Government will miss its deadline for removing dangerous combustible cladding from high-rise buildings, it has been revealed on the anniversary of the Grenfell Tower fire.
A total of 307 buildings are yet to have unsafe aluminium composite material (ACM) cladding removed, of which 167 buildings have not yet begun remediation works, the National Audit Office (NAO) said in its report.
Only 149 of the total 456 high-rise buildings, which fit the criteria of 18 metres and over, have been fully remediated.
The NAO forecasts that it will be half-way into 2022 before all works are completed. The date far exceeds the government’s expectation set out in July 2019, that “other than in exceptional circumstances, building owners should complete remediation… by June 2020.”
ACM panels fitted onto Grenfell Tower were the main reason why flames were able to spread so quickly, claiming the loss of 72 lives.
Sir Martin Moore-Bick, who chaired the first phase of the inquiry, found that the cladding, “acted as a source of fuel”. He said it was essential that it is removed “as quickly as possible.”
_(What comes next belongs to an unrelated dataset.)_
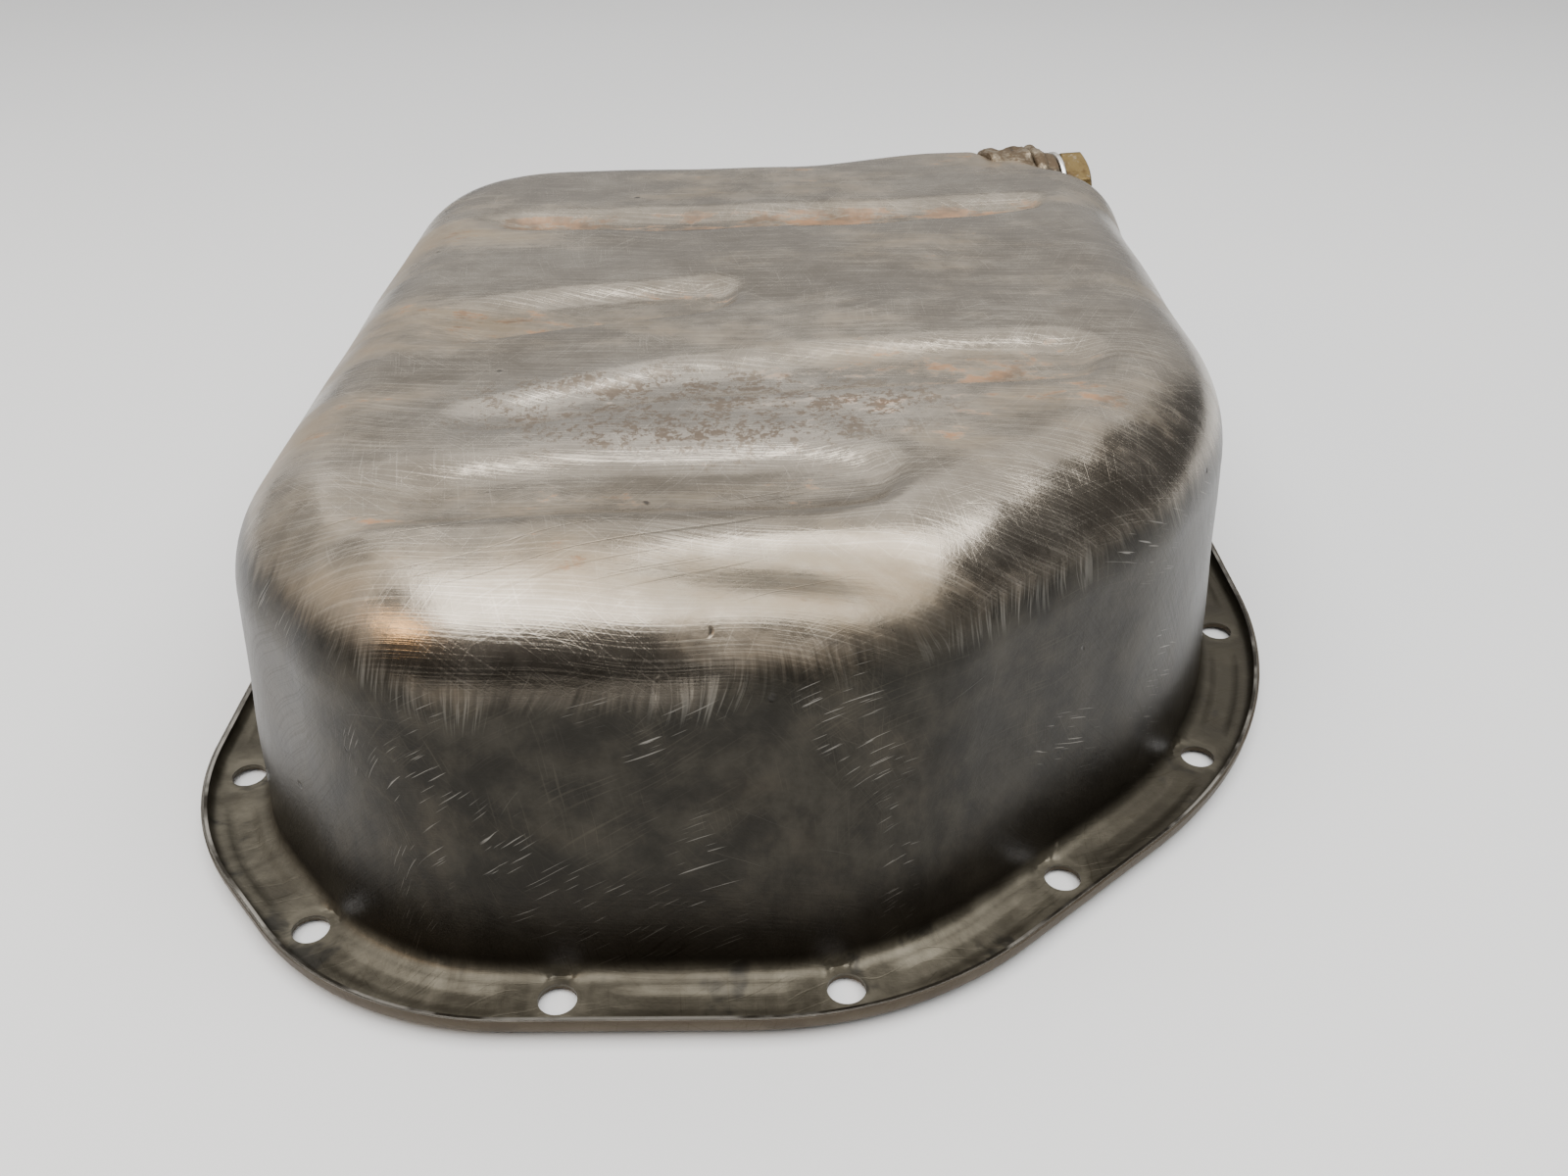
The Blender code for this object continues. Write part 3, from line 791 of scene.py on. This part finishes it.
def scoured_steel(settings):
    """Bare steel scoured in all directions, with dark patina and painted shade on the walls, and
    rust.
    """
    g = Graph("scoured_steel", 1.0, 0.35)
    place = g.place()
    skin = g.map("skin")
    groove, pad, _ = g.parts(g.map("marks"))
    x, y, z = g.parts(place)
    _, _, up = g.parts(g.facing())

    # Curved hand strokes: the skin is bent by a slow noise before the strokes are laid
    sway = g.noise(skin, 16.0, 1.0, 0.5, 0.0, 1)
    bent = g.node("ShaderNodeVectorMath", {"operation": "MULTIPLY_ADD"},
                  {0: sway, 1: (0.022, 0.022, 0.0), 2: skin})
    along = g.strokes(bent, 4, 0.030, 0.00040, 0.50, (0.1, 0.2, 0))
    rising = g.strokes(bent, -32, 0.018, 0.00042, 0.44, (0.7, 0.1, 0))
    falling = g.strokes(bent, 41, 0.016, 0.00042, 0.44, (0.3, 0.9, 0))
    steep = g.strokes(bent, 78, 0.014, 0.00040, 0.42, (1.3, 0.5, 0))
    cross = g.strokes(bent, -64, 0.017, 0.00042, 0.42, (2.3, 1.5, 0))
    patch_a = g.band(g.noise(skin, 30.0, 2.0), 0.42, 0.62)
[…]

There has been varying progress. Some 66.7 per cent of student accommodation blocks and almost 50 per cent of social housing buildings have completed works, compared with 13.5 per cent of private sector residential buildings.
Coronavirus has also put up to 60 per cent of remediation projects on pause.
Gareth Davies, head of the NAO, said the government had made “some progress”: “However, the pace of progress has lagged behind its own expectations, particularly in the private residential sector. It has a long way to go to make all high-rise buildings safe for residents.
“Going forward, it is important that the department successfully manages the administrative challenges of funding building owners to carry out remediation work, particularly given its intention to commit a further £1 billion in full by the end of March 2021.”